Approaching Doe Bay, we met several sea kayakers, one of whom volunteered his mooring to us for the night – a most generous offer we accepted. Later, we found out he owned a large old wooden catboat which he moored there, but was presently in the shop for repairs. We’d visited Doe Bay resort many years earlier, and rowed the inflatable in a marathon trip to the resort’s inlet. Little seemed to have changed, except for the meal schedule and the prices. Food was available only during lunch and dinner hours, so we settled for $3 worth of soda pop, which is two small servings. Later, we calculated that those sodas cost almost as much as our outboard fuel for the whole week!

The Doe Bay mooring also proved to be rolly, more as a result of the currents in the channel, as traffic was light.
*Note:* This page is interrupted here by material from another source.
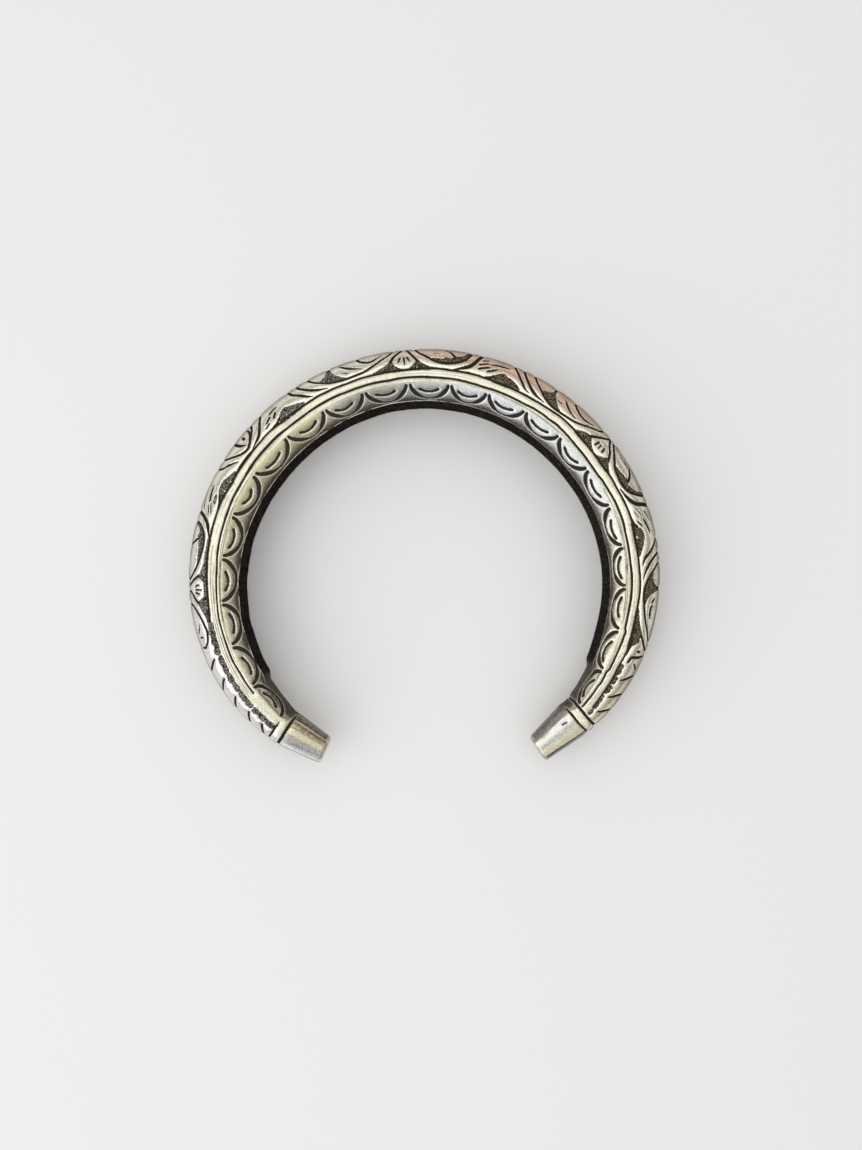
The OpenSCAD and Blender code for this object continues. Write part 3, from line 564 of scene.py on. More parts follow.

Again, its a lesson learned that won’t be soon forgotten. Countering this was the gorgeous scenery, supplemented by the low tides exposing lots of marine life on the rocks near the bay – starfish and other life that must thrive below normal tide range. The next day’s trip along the west shore of Lummi was uneventful, under motor and sail. My in-laws had graciously dropped my truck and trailer at the take-out, and the biggest event was locating our keys, which had disappeared into a week’s worth of clutter in the cabin. I circled in the channel for nearly 1/2 hour while we searched, before finding them right where we’d left them.

Overall, I consider the whole week a resounding success. We ate well on our little coleman stove, had great sailing and weather, and totally enjoyed the folks at the Sail-in. We found our way around with chart and compass, and even found our way home. Full Gallop performed flawlessly, including holding her own against her gorgeous sisterships.